[Task details] Reproduce exactly the lines from the line with "edges_up = bunk.faces().sort_by(Axis.Z)[-1].edges()" through the line with "points = [vertex.co", both included, and no other lines.

## BEGIN Record list

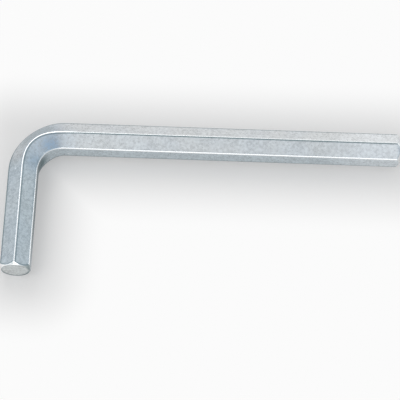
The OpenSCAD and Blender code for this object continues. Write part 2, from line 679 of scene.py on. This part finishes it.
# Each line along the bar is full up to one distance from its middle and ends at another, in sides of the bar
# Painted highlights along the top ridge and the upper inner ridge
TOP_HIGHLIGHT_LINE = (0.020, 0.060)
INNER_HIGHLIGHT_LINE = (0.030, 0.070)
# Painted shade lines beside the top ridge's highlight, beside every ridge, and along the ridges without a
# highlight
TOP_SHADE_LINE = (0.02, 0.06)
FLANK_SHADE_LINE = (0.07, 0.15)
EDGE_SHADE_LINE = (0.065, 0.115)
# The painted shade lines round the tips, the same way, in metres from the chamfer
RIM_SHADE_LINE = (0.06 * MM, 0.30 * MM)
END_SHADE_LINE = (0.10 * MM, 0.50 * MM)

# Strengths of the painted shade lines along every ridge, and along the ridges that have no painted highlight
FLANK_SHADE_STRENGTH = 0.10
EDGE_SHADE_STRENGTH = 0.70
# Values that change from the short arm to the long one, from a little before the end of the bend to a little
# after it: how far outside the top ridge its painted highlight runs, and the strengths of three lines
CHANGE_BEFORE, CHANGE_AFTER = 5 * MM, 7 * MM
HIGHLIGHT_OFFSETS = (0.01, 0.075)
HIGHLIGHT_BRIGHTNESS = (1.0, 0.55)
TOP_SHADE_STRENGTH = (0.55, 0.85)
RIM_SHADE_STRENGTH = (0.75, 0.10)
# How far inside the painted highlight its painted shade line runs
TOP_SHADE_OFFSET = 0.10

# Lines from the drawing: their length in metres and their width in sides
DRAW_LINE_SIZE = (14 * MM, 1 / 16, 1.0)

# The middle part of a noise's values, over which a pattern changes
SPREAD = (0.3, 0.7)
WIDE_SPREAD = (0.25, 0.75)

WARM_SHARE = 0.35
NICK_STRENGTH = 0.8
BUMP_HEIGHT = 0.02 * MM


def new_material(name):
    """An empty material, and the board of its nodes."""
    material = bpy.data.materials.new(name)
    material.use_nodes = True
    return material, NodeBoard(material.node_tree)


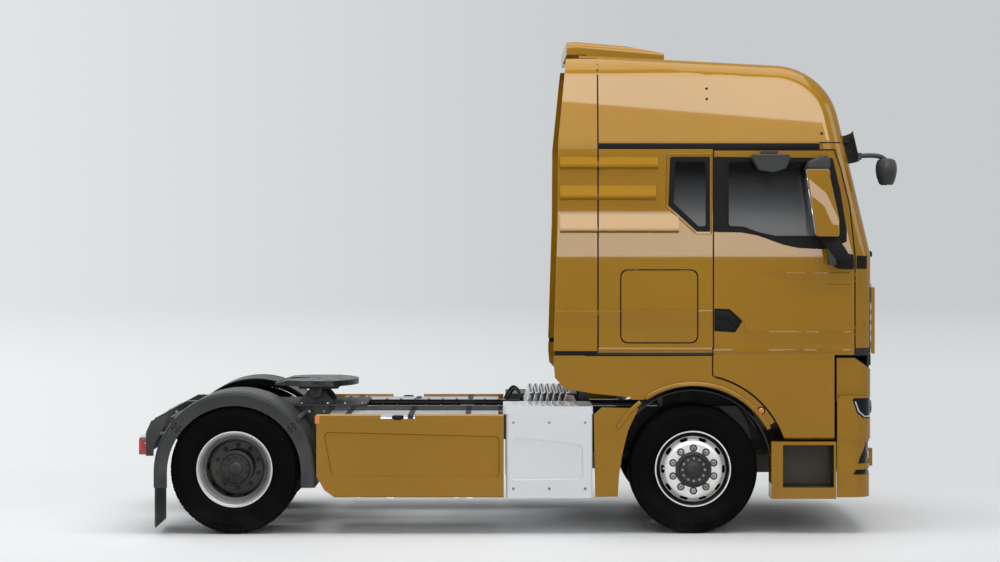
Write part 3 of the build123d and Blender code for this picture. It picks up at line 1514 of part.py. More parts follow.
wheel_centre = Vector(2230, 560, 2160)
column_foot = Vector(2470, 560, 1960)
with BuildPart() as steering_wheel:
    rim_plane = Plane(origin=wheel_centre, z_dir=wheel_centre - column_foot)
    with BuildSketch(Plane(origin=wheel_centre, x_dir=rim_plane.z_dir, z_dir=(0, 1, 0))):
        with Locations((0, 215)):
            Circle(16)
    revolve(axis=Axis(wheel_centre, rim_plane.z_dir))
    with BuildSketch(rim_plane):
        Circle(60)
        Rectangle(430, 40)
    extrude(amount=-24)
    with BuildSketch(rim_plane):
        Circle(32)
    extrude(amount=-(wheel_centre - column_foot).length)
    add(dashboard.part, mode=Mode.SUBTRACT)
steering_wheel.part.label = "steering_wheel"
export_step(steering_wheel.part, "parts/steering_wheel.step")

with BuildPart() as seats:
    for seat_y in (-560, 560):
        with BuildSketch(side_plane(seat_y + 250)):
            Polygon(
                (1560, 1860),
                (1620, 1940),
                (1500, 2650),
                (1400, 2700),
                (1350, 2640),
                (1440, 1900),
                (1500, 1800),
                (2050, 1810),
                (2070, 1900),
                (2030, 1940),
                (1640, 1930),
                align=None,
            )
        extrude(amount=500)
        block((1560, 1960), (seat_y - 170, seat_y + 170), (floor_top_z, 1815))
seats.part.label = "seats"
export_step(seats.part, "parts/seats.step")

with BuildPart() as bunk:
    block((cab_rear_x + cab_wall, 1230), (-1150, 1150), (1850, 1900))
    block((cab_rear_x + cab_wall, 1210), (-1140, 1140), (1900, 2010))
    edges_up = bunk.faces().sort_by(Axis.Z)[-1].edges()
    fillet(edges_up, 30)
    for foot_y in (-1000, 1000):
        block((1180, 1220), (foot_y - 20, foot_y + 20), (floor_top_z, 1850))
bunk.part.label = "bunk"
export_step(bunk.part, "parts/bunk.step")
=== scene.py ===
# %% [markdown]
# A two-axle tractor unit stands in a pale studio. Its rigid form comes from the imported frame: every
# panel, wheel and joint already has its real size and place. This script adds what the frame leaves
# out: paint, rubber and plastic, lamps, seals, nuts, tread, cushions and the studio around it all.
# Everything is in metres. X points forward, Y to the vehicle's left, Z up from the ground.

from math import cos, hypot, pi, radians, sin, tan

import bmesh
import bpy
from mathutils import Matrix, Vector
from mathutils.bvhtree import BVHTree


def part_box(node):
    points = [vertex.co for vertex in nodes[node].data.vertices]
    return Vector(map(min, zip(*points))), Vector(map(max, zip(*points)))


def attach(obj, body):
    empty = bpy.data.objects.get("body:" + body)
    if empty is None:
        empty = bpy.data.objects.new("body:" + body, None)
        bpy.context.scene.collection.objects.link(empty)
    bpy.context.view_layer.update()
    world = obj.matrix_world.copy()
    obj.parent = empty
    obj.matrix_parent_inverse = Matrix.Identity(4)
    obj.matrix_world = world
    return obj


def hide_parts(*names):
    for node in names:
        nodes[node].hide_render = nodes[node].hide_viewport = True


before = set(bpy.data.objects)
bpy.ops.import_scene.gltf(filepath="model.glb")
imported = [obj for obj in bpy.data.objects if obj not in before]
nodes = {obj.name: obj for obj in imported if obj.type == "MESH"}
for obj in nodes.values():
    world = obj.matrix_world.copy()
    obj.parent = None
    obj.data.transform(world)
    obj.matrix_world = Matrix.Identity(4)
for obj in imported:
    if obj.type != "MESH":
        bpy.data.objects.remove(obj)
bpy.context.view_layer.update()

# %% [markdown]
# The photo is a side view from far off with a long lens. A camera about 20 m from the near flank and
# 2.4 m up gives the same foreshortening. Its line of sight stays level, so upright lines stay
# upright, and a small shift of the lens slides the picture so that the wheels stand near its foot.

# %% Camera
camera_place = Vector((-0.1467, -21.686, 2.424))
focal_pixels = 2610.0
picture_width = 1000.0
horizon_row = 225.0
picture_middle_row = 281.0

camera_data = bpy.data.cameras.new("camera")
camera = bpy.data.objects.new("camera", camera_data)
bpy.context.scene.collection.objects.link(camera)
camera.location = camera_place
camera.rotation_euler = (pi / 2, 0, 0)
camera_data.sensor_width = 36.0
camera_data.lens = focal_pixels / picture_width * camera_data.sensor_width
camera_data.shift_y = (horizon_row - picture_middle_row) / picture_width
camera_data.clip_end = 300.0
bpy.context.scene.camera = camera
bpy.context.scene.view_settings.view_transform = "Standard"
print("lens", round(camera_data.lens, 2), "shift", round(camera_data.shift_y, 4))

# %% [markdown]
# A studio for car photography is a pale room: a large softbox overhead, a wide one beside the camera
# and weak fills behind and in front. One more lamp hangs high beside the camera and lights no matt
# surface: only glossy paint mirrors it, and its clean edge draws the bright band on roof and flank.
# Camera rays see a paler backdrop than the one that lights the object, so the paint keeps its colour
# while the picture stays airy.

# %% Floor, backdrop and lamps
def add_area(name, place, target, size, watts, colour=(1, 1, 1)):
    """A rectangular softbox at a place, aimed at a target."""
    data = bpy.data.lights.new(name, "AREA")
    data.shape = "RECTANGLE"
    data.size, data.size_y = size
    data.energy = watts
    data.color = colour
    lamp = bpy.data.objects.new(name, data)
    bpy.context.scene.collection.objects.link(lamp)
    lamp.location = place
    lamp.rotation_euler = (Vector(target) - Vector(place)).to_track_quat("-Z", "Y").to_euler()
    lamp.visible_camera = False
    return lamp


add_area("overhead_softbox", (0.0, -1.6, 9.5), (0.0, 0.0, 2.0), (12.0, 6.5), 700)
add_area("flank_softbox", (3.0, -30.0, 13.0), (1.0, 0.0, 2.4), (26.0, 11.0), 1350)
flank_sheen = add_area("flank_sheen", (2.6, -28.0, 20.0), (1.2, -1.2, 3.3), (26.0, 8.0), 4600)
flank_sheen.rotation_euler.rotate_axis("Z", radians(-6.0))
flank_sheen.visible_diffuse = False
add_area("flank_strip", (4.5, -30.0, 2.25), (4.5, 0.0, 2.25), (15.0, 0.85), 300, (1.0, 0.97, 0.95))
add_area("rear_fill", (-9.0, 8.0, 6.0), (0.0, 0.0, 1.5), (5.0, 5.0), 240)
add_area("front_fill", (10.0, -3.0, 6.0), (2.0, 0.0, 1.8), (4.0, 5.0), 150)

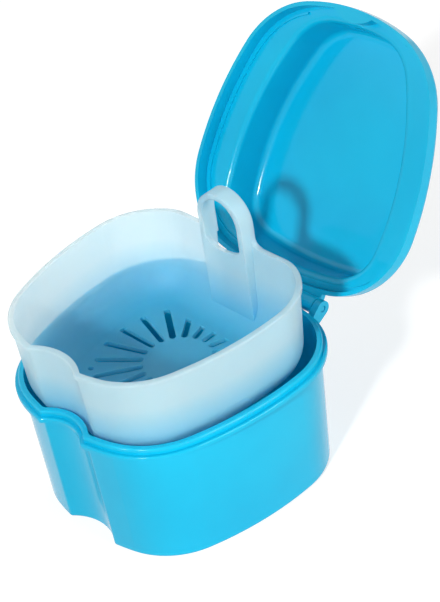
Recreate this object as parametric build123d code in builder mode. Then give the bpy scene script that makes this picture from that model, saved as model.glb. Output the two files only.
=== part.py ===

## END Record list

[Response to the task]
    edges_up = bunk.faces().sort_by(Axis.Z)[-1].edges()
    fillet(edges_up, 30)
    for foot_y in (-1000, 1000):
        block((1180, 1220), (foot_y - 20, foot_y + 20), (floor_top_z, 1850))
bunk.part.label = "bunk"
export_step(bunk.part, "parts/bunk.step")
=== scene.py ===
# %% [markdown]
# A two-axle tractor unit stands in a pale studio. Its rigid form comes from the imported frame: every
# panel, wheel and joint already has its real size and place. This script adds what the frame leaves
# out: paint, rubber and plastic, lamps, seals, nuts, tread, cushions and the studio around it all.
# Everything is in metres. X points forward, Y to the vehicle's left, Z up from the ground.

from math import cos, hypot, pi, radians, sin, tan

import bmesh
import bpy
from mathutils import Matrix, Vector
from mathutils.bvhtree import BVHTree


def part_box(node):
    points = [vertex.co for vertex in nodes[node].data.vertices]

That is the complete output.